NEW ORLEANS – Eye on Surveillance, a coalition of advocacy groups concerned with mass surveillance in New Orleans, hailed Councilman Jason Williams’ introduction of an ordinance that would ban the use of facial recognition technology by police and increase oversight of the city’s use of surveillance tools. The Smart and Sustainable Cities Committee will consider the ordinance on July 8, and the ordinance will go before the full Council on July 16.

Lucy Blumberg of Jewish Voice for Peace New Orleans said: “Law enforcement uses an array of surveillance tools, along with other methods of police brutality, to maintain white supremacy by further criminalizing Black and Brown communities. We refuse to let New Orleans, a predominantly Black city, be used as a testing ground for invasive and racially biased surveillance tools like facial recognition that have no record of reducing crime, even as they increase incarceration. Tools like stingrays, automatic license plate readers, tracking technologies like Briefcam, and facial recognition are often implicated in human rights abuses nationally and around the world. Instead of investing in surveillance tools that generate profit for private companies using our taxpayer dollars, let's invest in community safety through things like job training, affordable housing, and mental health care that keep all of us safe.” 

Alanah Odoms Hebert, ACLU of Louisiana executive director stated: “These surveillance technologies trample on our right to privacy and give police unprecedented power to enforce racist laws and policies – both at protests and in everyday scenarios. Far from improving public safety, mass surveillance threatens communities of color, perpetuates a racist criminal legal system, and infringes on our basic constitutional rights. We commend Councilman Williams for his leadership and urge the Council to pass these sensible, long-overdue reforms without delay.” 

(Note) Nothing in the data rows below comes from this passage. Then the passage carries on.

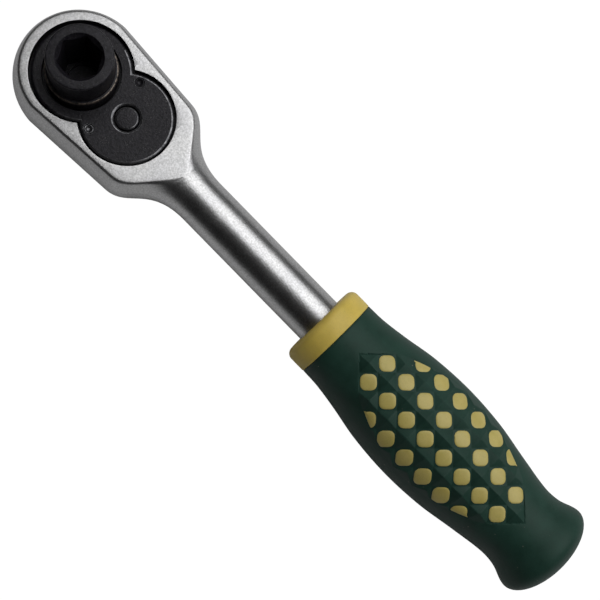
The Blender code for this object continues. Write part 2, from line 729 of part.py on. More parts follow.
def round_end(count):
    """Points over the grip's round end, from its tip on the axis to its widest ring."""
    last_x, last_radius = GRIP_STATIONS[-1]
    points = []
    for i in range(count):
        turn = 90 * DEGREE * i / count
        points.append((last_radius * math.sin(turn), last_x + (GRIP_END_X - last_x) * math.cos(turn)))
    return points


def outer_skin():
    return round_end(5) + grip_profile(SLEEVE_FRONT_X, GRIP_STATIONS[-1][0], 13)


def panel_half_width(x):
    share = (x - PANEL_X) / PANEL_HALF_LENGTH
    return PANEL_HALF_WIDTH * (1 - share * share)


def panel_outline(margin):
    """The lens-shaped edge of the patterned panel, seen from above it and widened by a margin."""
    places = [PANEL_X + PANEL_HALF_LENGTH * (i / 10 - 1) for i in range(21)]
    upper = [Vector((x, panel_half_width(x) + margin)) for x in places]
    lower = [Vector((x, -panel_half_width(x) - margin)) for x in reversed(places[1:-1])]
    return upper + lower


def dot_centres():
    """Rows of dots along the panel, half a pitch to either side of its middle."""
    centres = []
    for row in (-3, -1, 1, 3):
        y = row * DOT_ROW_OFFSET
        for column in range(-5, 5):
            x = PANEL_X + (column + 0.5) * DOT_PITCH
            if abs(y) < DOT_REACH * panel_half_width(x):
                centres.append(Vector((x, y)))
    return centres


def dot_outline(centre, side):
    """A rounded square standing on a corner."""
    flat = side / 2 - DOT_CORNER
    points = []
    for quarter in range(4):
        middle = 90 * DEGREE * quarter
        corner = Vector((flat, flat))
        corner.rotate(Matrix.Rotation(middle - 45 * DEGREE, 2))
        for i in range(2):
            turn = middle + (i - 0.5) * 60 * DEGREE
            offset = Vector((math.cos(turn), math.sin(turn))) * DOT_CORNER
            points.append(centre + corner + offset)
    return points


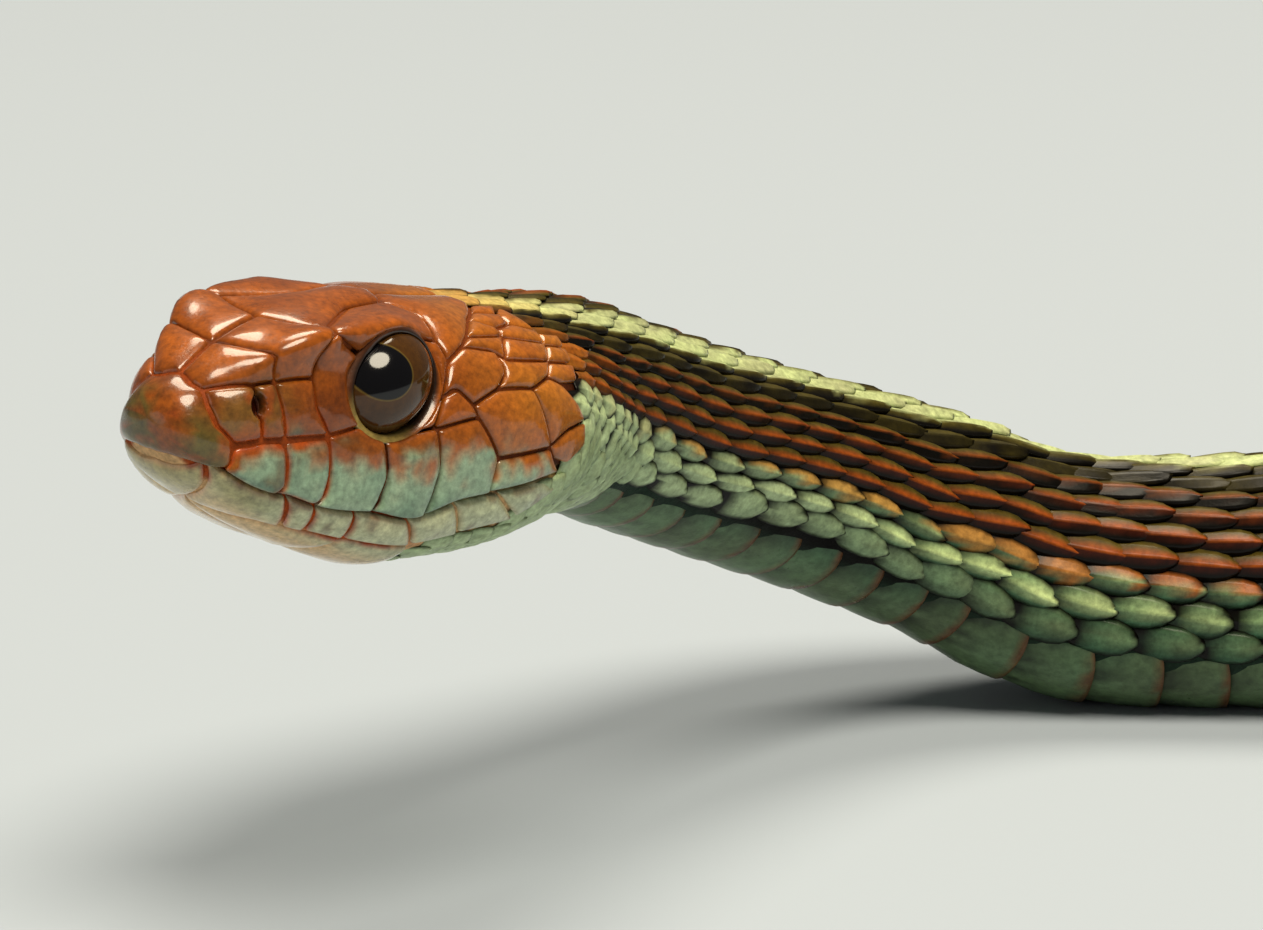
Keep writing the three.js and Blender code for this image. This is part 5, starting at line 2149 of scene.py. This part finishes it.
@dataclass
class Camera:
    """The camera, worked out from where the head stands in the photo's frame."""

    form: SnakeForm
    sensor: float = 36
    focal_pixels: float = 5156
    tilt: float = 13
    distance: float = 200
    pivot: Triple = (9, 0, 2)
    pivot_offset: Pair = (-12.78, 2.86)

    def build(self) -> Object:
        """Makes the camera and gives it to the scene.

        Returns:
            The camera.
        """
        tilt = math.radians(self.tilt)
        aside, over = self.pivot_offset
        turn = Matrix(((1, 0, 0), (0, math.cos(tilt), math.sin(tilt)), (0, -math.sin(tilt), math.cos(tilt))))
        offset = turn @ Vector((aside, self.distance, over))
        place = Vector(self.form.head_point(*self.pivot)) - offset
        data = bpy.data.cameras.new("photo_camera")
        data.sensor_width = self.sensor
        data.lens = self.focal_pixels * self.sensor / PHOTO_SIZE[0]
        data.clip_start = 0.01
        data.clip_end = 10
        made = stand(data.name, data)
        made.location = place * MM
        made.rotation_euler = (math.radians(90) - tilt, 0, 0)
        bpy.context.scene.camera = made
        return made


@dataclass
class Studio:
    """A pale floor, soft lamps and a pale surround."""

    half_width: float = 2.0
    floor_colour: str = "A4AEBC"
    surround: Triple = (1.0, 0.95, 0.88)
    surround_strength: float = 0.12
    lamps: tuple[Lamp, ...] = (
        Lamp(LampKind.KEY, (0.2, -0.5, 1.2), (0.0, -0.02, 0.02), 0.7, 22.0, (1, 0.9, 0.7)),
        Lamp(LampKind.FILL, (-1.0, -0.7, 0.3), (0.0, 0.0, 0.02), 0.6, 0.8, (1, 0.95, 0.85)),
        Lamp(LampKind.RIM, (0.0, 0.5, 1.15), (0.0, 0.0, 0.02), 0.65, 12.5, (1, 0.9, 0.7)),
    )

    def build(self) -> None:
        """Sets the studio up."""
        side = self.half_width
        mesh = bpy.data.meshes.new("studio_floor")
        mesh.from_pydata([(-side, -side, 0), (side, -side, 0), (side, side, 0), (-side, side, 0)], [],
                         [(0, 1, 2, 3)])
        paper = bpy.data.materials.new("matt_pale_paper")
        paper.use_nodes = True
        shader = paper.node_tree.nodes["Principled BSDF"]
        shader.inputs["Base Color"].default_value = (*srgb(self.floor_colour), 1)
        shader.inputs["Roughness"].default_value = 0.9
        mesh.materials.append(paper)
        floor = stand("studio_floor", mesh)
        world = bpy.data.worlds.new("pale_surround")
        world.use_nodes = True
        background = world.node_tree.nodes["Background"]
        background.inputs["Color"].default_value = (*self.surround, 1)
        background.inputs["Strength"].default_value = self.surround_strength
        bpy.context.scene.world = world
        bpy.context.scene.view_settings.view_transform = "Standard"
        for lamp in self.lamps:
            lamp.build()


def main() -> None:
    """Builds the snake and its studio."""
    logging.basicConfig(level=logging.INFO, format="%(name)s %(message)s")
    form = SnakeForm()
    seats = (EyeSeat(form, 1), EyeSeat(form, -1))
    colours = HeadColours(form)
    Studio().build()
    Camera(form).build()
    solids = [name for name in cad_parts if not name.startswith("eye_")]
    trunk = [name for name in solids if name not in ("head", "lower_jaw")]
    dress(Skin(form, seats, colours).build(), "body_skin", *trunk)
    head, jaw = HeadShields(form, seats, colours).build()
    dress(head, "head_skin", "head")
    dress(jaw, "jaw_skin", "lower_jaw")
    for seat, name in zip(seats, ("eye_right", "eye_left")):
        dress(Eye(seat).globe(f"{name}_globe"), "eye", name)
    rows = ScaleRows(form)
    coat = ScaleCoat(rows, StripePattern())
    tree = coat.tree()
    keeled = ScaleShape().build("keeled_scale")
    smooth = ScaleShape(keel=0).build("smooth_scale")
    keratin = SCALE_KERATIN.material()
    back, sides = rows.back(), rows.sides()
    for name, start, end in (("neck_scales", 0, 80), ("front_trunk_scales", 80, 250),
                             ("middle_trunk_scales", 250, 420), ("rear_trunk_scales", 420, 560),
                             ("tail_scales", 560, 800)):
        chosen = back.chosen((back.place >= start) & (back.place < end))
        dress(coat.build(name, chosen, keeled, tree, keratin), "body_skin")
    dress(coat.build("side_scales", sides, smooth, tree, keratin), "body_skin")
    for shape in (keeled, smooth):
        bpy.data.objects.remove(shape)
    dress(BellyScutes(rows).build(), "body_skin")


if __name__ == "__main__":
    main()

Marvin Arnold, organizer with Eye on Surveillance, stated: “Defunding surveillance is a concrete step we can take towards defunding systems that control and harm us. A 2018 UNO survey showed that 62% of New Orleanians agree and want the speed cameras taken down.”

Surveillance technologies are shown to have a disparate racial impact, with Black people more likely to be misidentified as suspects and disproportionately placed under surveillance. Research by scholars Joy Buolamwini and Timnit Gebru concluded that some facial analysis algorithms misclassified Black women nearly 35 percent of the time, while nearly always getting it right for white men. A 2019 study by the National Institute of Standards and Technology (NIST) found that face recognition algorithms do not perform as well when examining the faces of women, people of color, the elderly, and children.

In addition, video surveillance has not been proven effective. Criminologists studying camera deployments say there is no evidence they prevent or reduce crime. According to the Office of the Independent Police Monitor, “the City of Chicago spent over $60 million of taxpayer’s dollars on 10,000 surveillance cameras, the presence of which have not conclusively proven to deter or reduce crime.”